Iran Asks Pakistan for Help in Political Hostage Crisis
“We are not dealing with this group,” said Alaeddin Boroujerdi, chairman of the Iranian Parliament’s National Security and Foreign Policy Commission. “We will be dealing with the government of Pakistan. If there is any negotiation to be done, it will be done by [Pakistanis].”
Iranian officials are demanding swift cooperation since it is believed the hostages are being held in the group’s hideout across the border, in Pakistan. There is currently a bill about to be discussed in the Iranian Parliament which would “allow the pursuit of terrorists in Pakistani territory.”
“Fortunately the soldiers are alive and they will soon return to their families, God Willing,” said General Hasani Sa’di, deputy coordinator of the Armed Forces Joint Headquarters, after the release of a video showing the hostages for the first time.

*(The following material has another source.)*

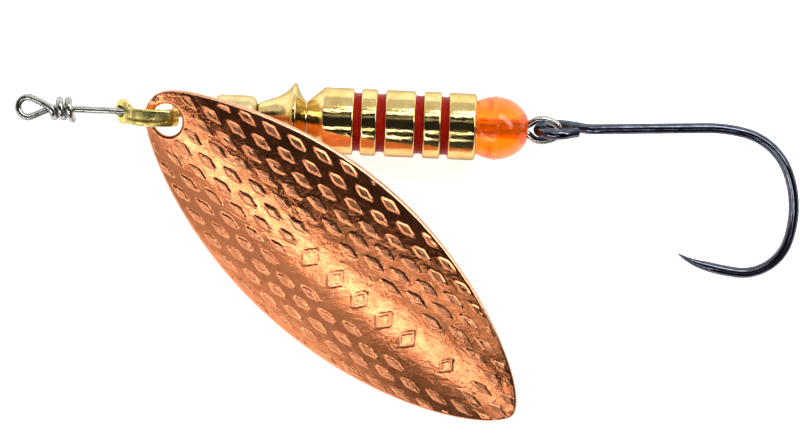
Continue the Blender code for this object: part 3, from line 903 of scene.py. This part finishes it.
def make_hook(finish_used):
    path = hook_path()
    done = lengths_along(path)
    tip = HOOK_POINT_R / (HOOK_WIRE_D / 2)
    radii = [tip + (1 - tip) * min(1.0, (done[-1] - d) / HOOK_POINT_LENGTH) ** 0.75 for d in done]
    lie = rotation(HOOK_YAW, "Z") @ rotation(HOOK_ROLL, "X")
    space = Matrix.Translation(JOINTS["hook_swing"]["pos_m"]) @ lie
    points, faces, values = sweep(path, HOOK_WIRE_D / 2, space, radii)
    piece("hook_look", points, faces, finish_used, "hook", "hook", values, 50)


# Studio

def make_camera():
    data = bpy.data.cameras.new("camera")
    data.lens = CAMERA_LENS
    data.sensor_width = CAMERA_SENSOR
    data.clip_start = 0.01
    data.clip_end = 10
    made = bpy.data.objects.new("camera", data)
    bpy.context.scene.collection.objects.link(made)
    away = VIEW_WIDTH * MM * CAMERA_LENS / CAMERA_SENSOR
    made.location = SHAFT_ORIGIN + Vector((CAMERA_STATION * MM, CAMERA_SIDE * MM, away))
    made.rotation_euler = (0, 0, math.radians(CAMERA_ROLL))
    bpy.context.scene.camera = made


def emitter(name, strength):
    made = bpy.data.materials.new(name)
    made.use_nodes = True
    tree = made.node_tree
    tree.nodes.clear()
    glow = add(tree, "Emission", Color=grey(1), Strength=strength)
    out = add(tree, "OutputMaterial")
    tree.links.new(glow.outputs[0], out.inputs["Surface"])
    return made


def softbox(name, zenith, azimuth, tall, wide, strength):
    """A glowing panel that faces the lure. Its place and size are angles seen from the lure."""
    z, a = math.radians(zenith), math.radians(azimuth)
    out = Vector((math.sin(z) * math.cos(a), math.sin(z) * math.sin(a), math.cos(z)))
    up = Vector((math.cos(z) * math.cos(a), math.cos(z) * math.sin(a), -math.sin(z)))
    across = out.cross(up)
    half_up = up * LIGHT_AWAY * math.tan(math.radians(tall / 2))
    half_across = across * LIGHT_AWAY * math.tan(math.radians(wide / 2))
    middle = out * LIGHT_AWAY
    corners = [middle + half_up * u + half_across * v for u, v in ((1, 1), (-1, 1), (-1, -1), (1, -1))]
    data = bpy.data.meshes.new(name)
    data.from_pydata([tuple(c) for c in corners], [], [(0, 1, 2, 3)])
    data.materials.append(emitter(name, strength))
    made = bpy.data.objects.new(name, data)
    bpy.context.scene.collection.objects.link(made)
    made.visible_camera = False


def make_floor():
    """A plain white table, matt and a little luminous so that shadows stay faint."""
    made, tree, inputs = finish("pale_floor", 0.0)
    grain = noise(tree, place(tree), 3.0, 3.0)
    join(tree, inputs["Base Color"], mix_colour(tree, grain, grey(0.86), grey(0.82)))
    inputs["Roughness"].default_value = 0.7
    inputs["Emission Color"].default_value = (1, 1, 1, 1)
    inputs["Emission Strength"].default_value = FLOOR_GLOW
    size = FLOOR_HALF * MM
    low = CAD_BOX[0].z - FLOOR_DROP * MM
    data = bpy.data.meshes.new("floor")
    data.from_pydata([(-size, -size, low), (size, -size, low), (size, size, low), (-size, size, low)], [],
                     [(0, 1, 2, 3)])
    data.materials.append(made)
    floor = bpy.data.objects.new("floor", data)
    bpy.context.scene.collection.objects.link(floor)


def make_world():
    """Dark overhead and paler towards the horizon, with a pale backdrop for the camera."""
    world = bpy.data.worlds.new("studio")
    bpy.context.scene.world = world
    world.use_nodes = True
    tree = world.node_tree
    direction = add(tree, "TexCoord").outputs["Generated"]
    parts = add(tree, "SeparateXYZ", Vector=direction)
    sides = mix_colour(tree, span(tree, parts.outputs["Y"], -0.5, 0.5), grey(SKY_NEAR), grey(SKY_FAR))
    tone = mix_colour(tree, span(tree, parts.outputs["Z"], 0.1, 0.7), sides, grey(SKY_TOP))
    seen = add(tree, "LightPath").outputs["Is Camera Ray"]
    join(tree, tree.nodes["Background"].inputs["Color"], mix_colour(tree, seen, tone, grey(BACKDROP)))


def main():
    make_camera()
    steel = steel_finish()
    brass = brass_finish("turned_brass", colour(0.86, 0.66, 0.29), colour(0.72, 0.5, 0.17),
                         0.06, 0.17, 0.008)
    satin = brass_finish("satin_brass", colour(0.82, 0.68, 0.36), colour(0.7, 0.54, 0.24),
                         0.28, 0.4, 0.012, 0.08)
    strap = brass_finish("strap_brass", colour(0.88, 0.72, 0.27), colour(0.62, 0.5, 0.15),
                         0.2, 0.38, 0.01, 0.2)
    make_shaft_wire(steel)
    make_clevis(strap)
    make_blade(copper_finish())
    make_bearing_bead(satin)
    make_bell(brass)
    make_body(brass, enamel_finish())
    make_tail_bead(bead_finish())
    make_hook(nickel_finish())
    make_floor()
    make_world()
    for light in LIGHTS:
        softbox(*light)
    bpy.context.scene.view_settings.view_transform = "Standard"


main()
bpy.context.view_layer.update()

However, reaction from other officials indicated that resolving the crisis will probably be complicated and prolonged, with no guarantee of a happy ending.
Jeish al-Adal, the group taking responsibility for the abductions, has announced its aims as greater rights for native Sunnis in Sistan-Baluchestan Province and the release of its members and supporters from prison. The group has carried out assassinations and bombings in pursuit of its goal.
In return for the release of the five border guards, Jeish al-Adl is demanding the release of 300 prisoners, including 50 members of the group and 250 Sunni citizens, 50 of these women, allegedly being held by Iran’s Islamic Revolutionary Guards in Syria.
The Iranian government has refused to deal directly with the group and in the past has responded by executing more than a dozen prisoners and making sweeping arrests in retaliation.